## Challenge
Copy exactly the block of lines between the one containing "listed in model.json." and the one containing "# One body corner", inclusive.

## Given data
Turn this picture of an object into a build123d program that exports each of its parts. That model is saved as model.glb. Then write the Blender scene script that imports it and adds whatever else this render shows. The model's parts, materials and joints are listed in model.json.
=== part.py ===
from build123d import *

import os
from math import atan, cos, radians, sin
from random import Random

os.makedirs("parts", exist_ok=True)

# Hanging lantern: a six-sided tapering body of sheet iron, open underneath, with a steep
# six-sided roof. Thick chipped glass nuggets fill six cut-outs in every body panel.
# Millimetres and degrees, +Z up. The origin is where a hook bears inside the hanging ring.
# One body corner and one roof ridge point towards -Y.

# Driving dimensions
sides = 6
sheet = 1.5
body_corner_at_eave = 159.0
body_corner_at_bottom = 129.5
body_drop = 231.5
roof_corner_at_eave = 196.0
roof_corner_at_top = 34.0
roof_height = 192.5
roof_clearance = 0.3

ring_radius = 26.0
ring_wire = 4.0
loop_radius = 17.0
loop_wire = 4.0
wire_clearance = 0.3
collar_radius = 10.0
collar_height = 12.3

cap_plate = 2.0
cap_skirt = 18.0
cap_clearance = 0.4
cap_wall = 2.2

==

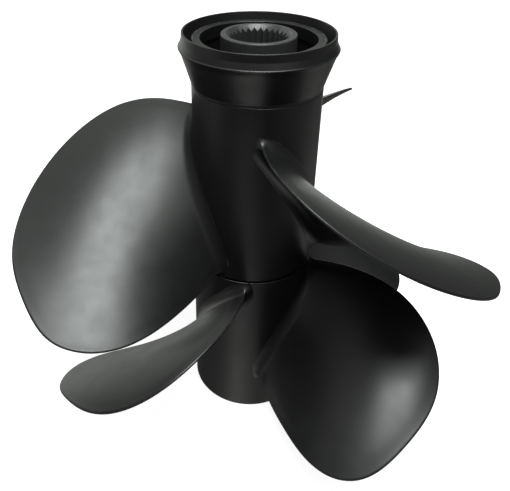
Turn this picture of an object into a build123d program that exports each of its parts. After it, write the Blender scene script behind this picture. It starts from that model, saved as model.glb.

## Response
Turn this picture of an object into a build123d program that exports each of its parts. That model is saved as model.glb. Then write the Blender scene script that imports it and adds whatever else this render shows. The model's parts, materials and joints are listed in model.json.
=== part.py ===
from build123d import *

import os
from math import atan, cos, radians, sin
from random import Random

os.makedirs("parts", exist_ok=True)

# Hanging lantern: a six-sided tapering body of sheet iron, open underneath, with a steep
# six-sided roof. Thick chipped glass nuggets fill six cut-outs in every body panel.
# Millimetres and degrees, +Z up. The origin is where a hook bears inside the hanging ring.
# One body corner and one roof ridge point towards -Y.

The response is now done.